# Exercise brief
Copy down all of the data underneath, exactly as shown.

# Supplied material
[START]
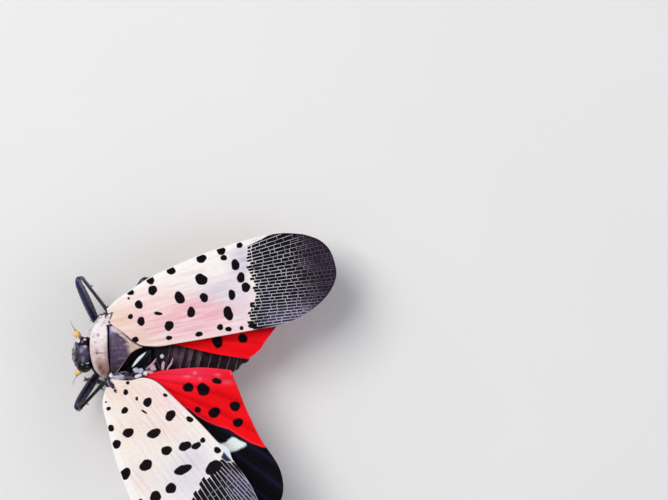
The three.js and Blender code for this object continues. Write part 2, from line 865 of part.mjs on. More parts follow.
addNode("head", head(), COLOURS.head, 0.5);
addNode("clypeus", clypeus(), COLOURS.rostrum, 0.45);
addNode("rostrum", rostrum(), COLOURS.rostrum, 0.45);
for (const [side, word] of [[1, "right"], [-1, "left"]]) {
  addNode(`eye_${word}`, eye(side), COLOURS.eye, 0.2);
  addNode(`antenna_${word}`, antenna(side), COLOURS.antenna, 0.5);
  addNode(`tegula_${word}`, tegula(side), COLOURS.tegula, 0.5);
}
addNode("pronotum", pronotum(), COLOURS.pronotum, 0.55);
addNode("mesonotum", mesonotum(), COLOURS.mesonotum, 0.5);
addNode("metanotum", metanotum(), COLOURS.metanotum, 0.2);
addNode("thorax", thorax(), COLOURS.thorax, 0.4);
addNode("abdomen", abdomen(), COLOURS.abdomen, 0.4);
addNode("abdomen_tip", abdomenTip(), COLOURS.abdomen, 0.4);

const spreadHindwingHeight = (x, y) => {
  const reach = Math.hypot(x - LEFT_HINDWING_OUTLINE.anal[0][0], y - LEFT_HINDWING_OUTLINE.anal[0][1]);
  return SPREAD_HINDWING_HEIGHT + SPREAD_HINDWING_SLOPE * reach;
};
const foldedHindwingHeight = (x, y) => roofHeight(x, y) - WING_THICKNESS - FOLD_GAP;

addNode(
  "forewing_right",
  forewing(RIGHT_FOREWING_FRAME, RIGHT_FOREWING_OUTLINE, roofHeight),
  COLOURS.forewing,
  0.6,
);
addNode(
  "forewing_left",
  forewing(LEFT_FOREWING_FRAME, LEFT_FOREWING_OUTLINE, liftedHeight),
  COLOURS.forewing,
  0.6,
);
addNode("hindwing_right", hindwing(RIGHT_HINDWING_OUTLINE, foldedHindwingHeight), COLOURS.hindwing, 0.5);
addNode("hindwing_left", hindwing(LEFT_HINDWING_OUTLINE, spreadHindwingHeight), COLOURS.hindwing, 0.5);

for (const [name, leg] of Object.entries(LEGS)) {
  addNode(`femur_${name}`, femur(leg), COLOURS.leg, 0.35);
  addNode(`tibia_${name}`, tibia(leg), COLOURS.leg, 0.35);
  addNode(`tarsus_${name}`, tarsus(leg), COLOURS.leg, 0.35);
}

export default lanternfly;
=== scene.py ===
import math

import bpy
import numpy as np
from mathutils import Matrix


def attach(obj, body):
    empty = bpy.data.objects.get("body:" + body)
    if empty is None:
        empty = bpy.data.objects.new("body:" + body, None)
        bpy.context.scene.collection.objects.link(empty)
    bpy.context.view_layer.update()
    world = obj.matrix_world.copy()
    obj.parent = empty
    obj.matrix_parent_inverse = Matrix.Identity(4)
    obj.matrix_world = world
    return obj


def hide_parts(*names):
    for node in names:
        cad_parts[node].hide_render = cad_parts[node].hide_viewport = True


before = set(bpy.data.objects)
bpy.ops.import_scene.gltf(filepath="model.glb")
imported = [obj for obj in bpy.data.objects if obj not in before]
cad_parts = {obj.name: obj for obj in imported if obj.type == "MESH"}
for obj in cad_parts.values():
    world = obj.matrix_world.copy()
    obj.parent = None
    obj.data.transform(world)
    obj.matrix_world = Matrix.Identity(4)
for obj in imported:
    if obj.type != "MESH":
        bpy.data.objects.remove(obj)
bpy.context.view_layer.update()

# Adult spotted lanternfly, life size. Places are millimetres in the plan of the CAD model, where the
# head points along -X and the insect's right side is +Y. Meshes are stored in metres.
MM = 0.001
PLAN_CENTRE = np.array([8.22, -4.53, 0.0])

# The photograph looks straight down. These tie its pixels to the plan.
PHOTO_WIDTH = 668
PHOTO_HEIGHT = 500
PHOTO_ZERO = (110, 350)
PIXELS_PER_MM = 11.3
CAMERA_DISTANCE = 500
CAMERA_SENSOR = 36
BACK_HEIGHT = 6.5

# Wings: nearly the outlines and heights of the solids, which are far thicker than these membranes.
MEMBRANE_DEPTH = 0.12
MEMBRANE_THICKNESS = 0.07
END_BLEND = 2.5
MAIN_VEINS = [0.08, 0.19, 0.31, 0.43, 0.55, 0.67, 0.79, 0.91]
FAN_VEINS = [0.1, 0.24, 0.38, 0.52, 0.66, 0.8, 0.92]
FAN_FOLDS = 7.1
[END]
# Solution to this exercise
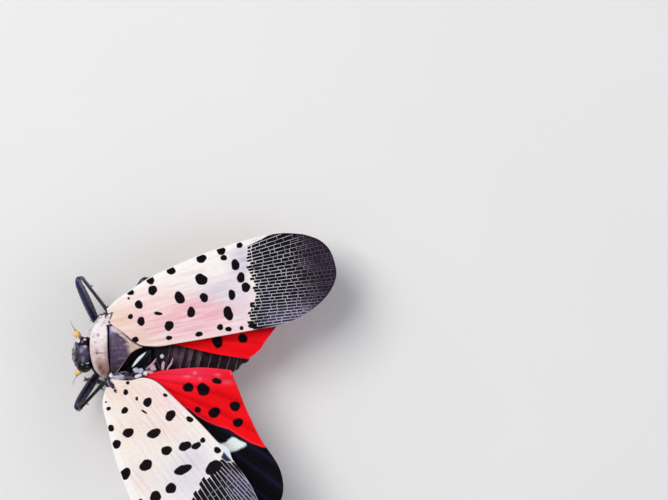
The three.js and Blender code for this object continues. Write part 2, from line 865 of part.mjs on. More parts follow.
addNode("head", head(), COLOURS.head, 0.5);
addNode("clypeus", clypeus(), COLOURS.rostrum, 0.45);
addNode("rostrum", rostrum(), COLOURS.rostrum, 0.45);
for (const [side, word] of [[1, "right"], [-1, "left"]]) {
  addNode(`eye_${word}`, eye(side), COLOURS.eye, 0.2);
  addNode(`antenna_${word}`, antenna(side), COLOURS.antenna, 0.5);
  addNode(`tegula_${word}`, tegula(side), COLOURS.tegula, 0.5);
}
addNode("pronotum", pronotum(), COLOURS.pronotum, 0.55);
addNode("mesonotum", mesonotum(), COLOURS.mesonotum, 0.5);
addNode("metanotum", metanotum(), COLOURS.metanotum, 0.2);
addNode("thorax", thorax(), COLOURS.thorax, 0.4);
addNode("abdomen", abdomen(), COLOURS.abdomen, 0.4);
addNode("abdomen_tip", abdomenTip(), COLOURS.abdomen, 0.4);

const spreadHindwingHeight = (x, y) => {
  const reach = Math.hypot(x - LEFT_HINDWING_OUTLINE.anal[0][0], y - LEFT_HINDWING_OUTLINE.anal[0][1]);
  return SPREAD_HINDWING_HEIGHT + SPREAD_HINDWING_SLOPE * reach;
};
const foldedHindwingHeight = (x, y) => roofHeight(x, y) - WING_THICKNESS - FOLD_GAP;

addNode(
  "forewing_right",
  forewing(RIGHT_FOREWING_FRAME, RIGHT_FOREWING_OUTLINE, roofHeight),
  COLOURS.forewing,
  0.6,
);
addNode(
  "forewing_left",
  forewing(LEFT_FOREWING_FRAME, LEFT_FOREWING_OUTLINE, liftedHeight),
  COLOURS.forewing,
  0.6,
);
addNode("hindwing_right", hindwing(RIGHT_HINDWING_OUTLINE, foldedHindwingHeight), COLOURS.hindwing, 0.5);
addNode("hindwing_left", hindwing(LEFT_HINDWING_OUTLINE, spreadHindwingHeight), COLOURS.hindwing, 0.5);

for (const [name, leg] of Object.entries(LEGS)) {
  addNode(`femur_${name}`, femur(leg), COLOURS.leg, 0.35);
  addNode(`tibia_${name}`, tibia(leg), COLOURS.leg, 0.35);
  addNode(`tarsus_${name}`, tarsus(leg), COLOURS.leg, 0.35);
}

export default lanternfly;
=== scene.py ===
import math

import bpy
import numpy as np
from mathutils import Matrix


def attach(obj, body):
    empty = bpy.data.objects.get("body:" + body)
    if empty is None:
        empty = bpy.data.objects.new("body:" + body, None)
        bpy.context.scene.collection.objects.link(empty)
    bpy.context.view_layer.update()
    world = obj.matrix_world.copy()
    obj.parent = empty
    obj.matrix_parent_inverse = Matrix.Identity(4)
    obj.matrix_world = world
    return obj


def hide_parts(*names):
    for node in names:
        cad_parts[node].hide_render = cad_parts[node].hide_viewport = True


before = set(bpy.data.objects)
bpy.ops.import_scene.gltf(filepath="model.glb")
imported = [obj for obj in bpy.data.objects if obj not in before]
cad_parts = {obj.name: obj for obj in imported if obj.type == "MESH"}
for obj in cad_parts.values():
    world = obj.matrix_world.copy()
    obj.parent = None
    obj.data.transform(world)
    obj.matrix_world = Matrix.Identity(4)
for obj in imported:
    if obj.type != "MESH":
        bpy.data.objects.remove(obj)
bpy.context.view_layer.update()

# Adult spotted lanternfly, life size. Places are millimetres in the plan of the CAD model, where the
# head points along -X and the insect's right side is +Y. Meshes are stored in metres.
MM = 0.001
PLAN_CENTRE = np.array([8.22, -4.53, 0.0])

# The photograph looks straight down. These tie its pixels to the plan.
PHOTO_WIDTH = 668
PHOTO_HEIGHT = 500
PHOTO_ZERO = (110, 350)
PIXELS_PER_MM = 11.3
CAMERA_DISTANCE = 500
CAMERA_SENSOR = 36
BACK_HEIGHT = 6.5

# Wings: nearly the outlines and heights of the solids, which are far thicker than these membranes.
MEMBRANE_DEPTH = 0.12
MEMBRANE_THICKNESS = 0.07
END_BLEND = 2.5
MAIN_VEINS = [0.08, 0.19, 0.31, 0.43, 0.55, 0.67, 0.79, 0.91]
FAN_VEINS = [0.1, 0.24, 0.38, 0.52, 0.66, 0.8, 0.92]
FAN_FOLDS = 7.1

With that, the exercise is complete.